▶ **DATASET EXCERPT**
↓
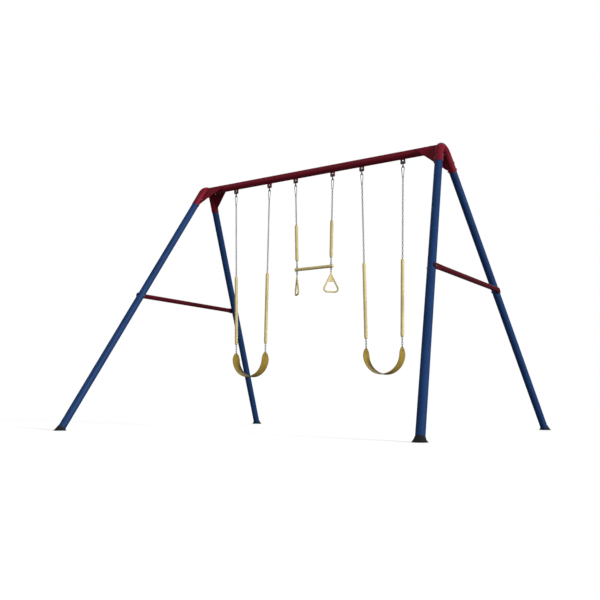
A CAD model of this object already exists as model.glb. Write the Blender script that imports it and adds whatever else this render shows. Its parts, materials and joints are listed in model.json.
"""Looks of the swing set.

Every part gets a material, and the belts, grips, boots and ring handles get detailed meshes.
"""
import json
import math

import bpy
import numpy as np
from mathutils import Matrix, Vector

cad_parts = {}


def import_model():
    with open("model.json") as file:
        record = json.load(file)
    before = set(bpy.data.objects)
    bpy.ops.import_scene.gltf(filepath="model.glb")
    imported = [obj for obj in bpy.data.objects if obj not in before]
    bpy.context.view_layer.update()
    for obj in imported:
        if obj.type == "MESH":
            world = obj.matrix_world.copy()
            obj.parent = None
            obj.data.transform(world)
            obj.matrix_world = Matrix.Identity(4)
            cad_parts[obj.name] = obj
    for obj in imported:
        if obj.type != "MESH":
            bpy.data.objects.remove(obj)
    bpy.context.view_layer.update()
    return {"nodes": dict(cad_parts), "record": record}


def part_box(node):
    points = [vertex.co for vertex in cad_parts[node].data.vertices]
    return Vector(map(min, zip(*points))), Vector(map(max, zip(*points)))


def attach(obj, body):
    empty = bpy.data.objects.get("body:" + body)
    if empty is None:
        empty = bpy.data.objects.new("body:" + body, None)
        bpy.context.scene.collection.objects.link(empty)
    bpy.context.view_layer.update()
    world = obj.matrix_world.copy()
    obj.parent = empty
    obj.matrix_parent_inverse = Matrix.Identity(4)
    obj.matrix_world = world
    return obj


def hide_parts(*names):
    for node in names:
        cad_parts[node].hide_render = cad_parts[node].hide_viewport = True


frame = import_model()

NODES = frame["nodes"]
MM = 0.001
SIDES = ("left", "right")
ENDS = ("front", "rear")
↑
▶ **YOUR GOAL**
What are the exact lines from the beginning of the material through the line containing "the swing set."? Write out those lines alone.

▶ **EXERCISE RESPONSE**
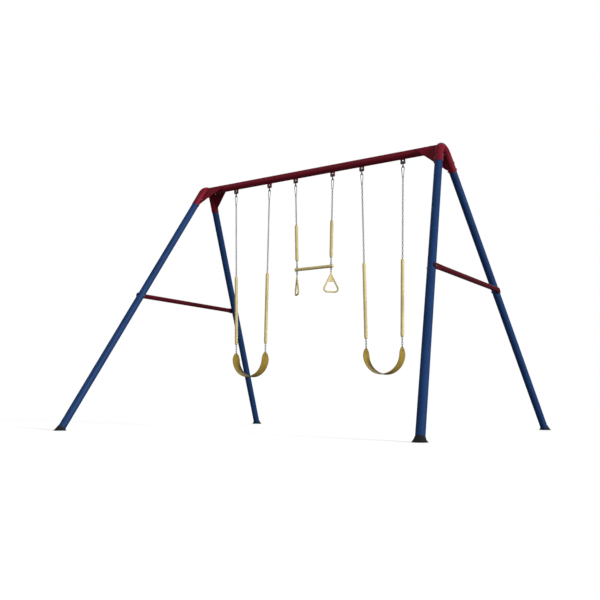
A CAD model of this object already exists as model.glb. Write the Blender script that imports it and adds whatever else this render shows. Its parts, materials and joints are listed in model.json.
"""Looks of the swing set.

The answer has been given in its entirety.